--- Start MATERIAL PROVIDED ---

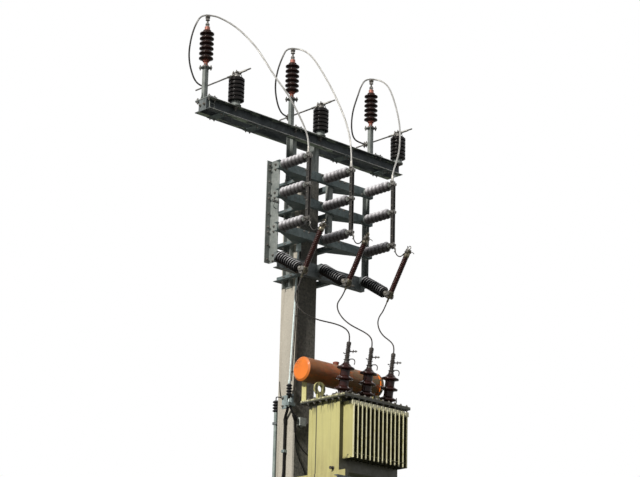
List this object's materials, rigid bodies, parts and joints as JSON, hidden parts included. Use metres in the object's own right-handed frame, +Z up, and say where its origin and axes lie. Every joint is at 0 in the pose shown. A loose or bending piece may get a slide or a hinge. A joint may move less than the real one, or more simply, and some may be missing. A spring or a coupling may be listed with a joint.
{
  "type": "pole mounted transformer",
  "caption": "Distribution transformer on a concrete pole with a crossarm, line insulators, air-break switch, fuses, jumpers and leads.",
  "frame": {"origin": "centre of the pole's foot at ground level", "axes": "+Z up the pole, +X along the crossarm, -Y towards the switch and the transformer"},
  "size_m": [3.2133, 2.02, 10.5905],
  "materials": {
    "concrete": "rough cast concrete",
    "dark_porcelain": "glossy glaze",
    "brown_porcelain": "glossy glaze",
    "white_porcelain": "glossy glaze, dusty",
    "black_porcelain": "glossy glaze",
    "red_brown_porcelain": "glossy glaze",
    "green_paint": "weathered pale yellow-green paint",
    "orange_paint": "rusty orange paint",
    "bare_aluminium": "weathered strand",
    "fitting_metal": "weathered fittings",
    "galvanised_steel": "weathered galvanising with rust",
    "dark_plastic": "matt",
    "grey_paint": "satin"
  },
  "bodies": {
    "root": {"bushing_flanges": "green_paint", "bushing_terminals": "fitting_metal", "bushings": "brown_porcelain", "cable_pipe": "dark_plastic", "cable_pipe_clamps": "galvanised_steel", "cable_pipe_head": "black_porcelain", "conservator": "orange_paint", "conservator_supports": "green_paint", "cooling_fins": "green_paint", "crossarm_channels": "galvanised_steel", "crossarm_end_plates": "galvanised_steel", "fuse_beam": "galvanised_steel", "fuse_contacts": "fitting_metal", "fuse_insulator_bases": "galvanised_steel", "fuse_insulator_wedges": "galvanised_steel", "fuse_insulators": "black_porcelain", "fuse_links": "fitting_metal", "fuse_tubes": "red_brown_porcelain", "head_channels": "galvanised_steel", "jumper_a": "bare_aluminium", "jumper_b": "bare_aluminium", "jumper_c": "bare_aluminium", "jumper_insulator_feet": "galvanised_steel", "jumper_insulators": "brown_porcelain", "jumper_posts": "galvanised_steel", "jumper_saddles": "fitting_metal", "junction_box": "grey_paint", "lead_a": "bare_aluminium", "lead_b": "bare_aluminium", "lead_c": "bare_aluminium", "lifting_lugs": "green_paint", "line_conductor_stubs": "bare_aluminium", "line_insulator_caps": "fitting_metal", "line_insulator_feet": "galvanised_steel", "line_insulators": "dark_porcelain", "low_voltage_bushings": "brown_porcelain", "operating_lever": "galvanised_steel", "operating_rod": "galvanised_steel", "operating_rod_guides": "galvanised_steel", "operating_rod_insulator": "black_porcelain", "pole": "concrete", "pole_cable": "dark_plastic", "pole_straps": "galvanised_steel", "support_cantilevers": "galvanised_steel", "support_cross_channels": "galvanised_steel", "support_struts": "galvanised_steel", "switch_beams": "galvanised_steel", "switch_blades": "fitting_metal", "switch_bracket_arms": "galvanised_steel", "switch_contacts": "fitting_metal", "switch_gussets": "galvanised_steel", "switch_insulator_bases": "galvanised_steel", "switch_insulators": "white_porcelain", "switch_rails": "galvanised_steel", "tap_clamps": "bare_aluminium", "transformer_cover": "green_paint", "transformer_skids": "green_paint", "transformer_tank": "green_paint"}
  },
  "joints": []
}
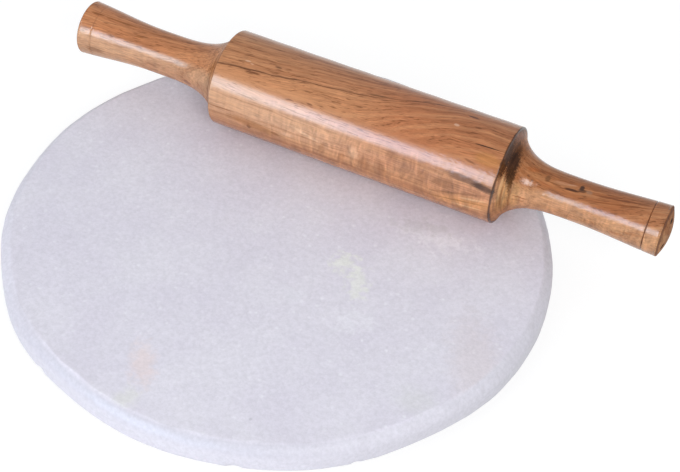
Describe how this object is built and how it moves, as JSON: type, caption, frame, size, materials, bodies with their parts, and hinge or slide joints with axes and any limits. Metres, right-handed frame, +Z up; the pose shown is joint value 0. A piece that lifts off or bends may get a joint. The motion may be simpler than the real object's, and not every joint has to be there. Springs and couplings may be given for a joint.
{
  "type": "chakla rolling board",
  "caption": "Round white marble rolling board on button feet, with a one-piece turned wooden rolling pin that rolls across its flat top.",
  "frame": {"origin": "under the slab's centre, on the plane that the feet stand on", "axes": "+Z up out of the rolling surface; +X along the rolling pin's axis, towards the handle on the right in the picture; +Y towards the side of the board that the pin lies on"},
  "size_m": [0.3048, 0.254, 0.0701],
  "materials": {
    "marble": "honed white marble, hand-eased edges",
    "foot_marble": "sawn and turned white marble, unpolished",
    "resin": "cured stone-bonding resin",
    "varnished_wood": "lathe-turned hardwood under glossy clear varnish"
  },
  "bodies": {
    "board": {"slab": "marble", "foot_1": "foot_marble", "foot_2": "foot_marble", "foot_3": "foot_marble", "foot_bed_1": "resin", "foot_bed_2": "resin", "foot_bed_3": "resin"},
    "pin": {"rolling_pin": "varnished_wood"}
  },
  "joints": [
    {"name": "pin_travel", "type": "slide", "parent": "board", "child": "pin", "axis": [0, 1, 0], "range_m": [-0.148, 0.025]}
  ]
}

--- End MATERIAL PROVIDED ---

Gather each line holding the string "this".

=== WORKED ANSWER ===
List this object's materials, rigid bodies, parts and joints as JSON, hidden parts included. Use metres in the object's own right-handed frame, +Z up, and say where its origin and axes lie. Every joint is at 0 in the pose shown. A loose or bending piece may get a slide or a hinge. A joint may move less than the real one, or more simply, and some may be missing. A spring or a coupling may be listed with a joint.
Describe how this object is built and how it moves, as JSON: type, caption, frame, size, materials, bodies with their parts, and hinge or slide joints with axes and any limits. Metres, right-handed frame, +Z up; the pose shown is joint value 0. A piece that lifts off or bends may get a joint. The motion may be simpler than the real object's, and not every joint has to be there. Springs and couplings may be given for a joint.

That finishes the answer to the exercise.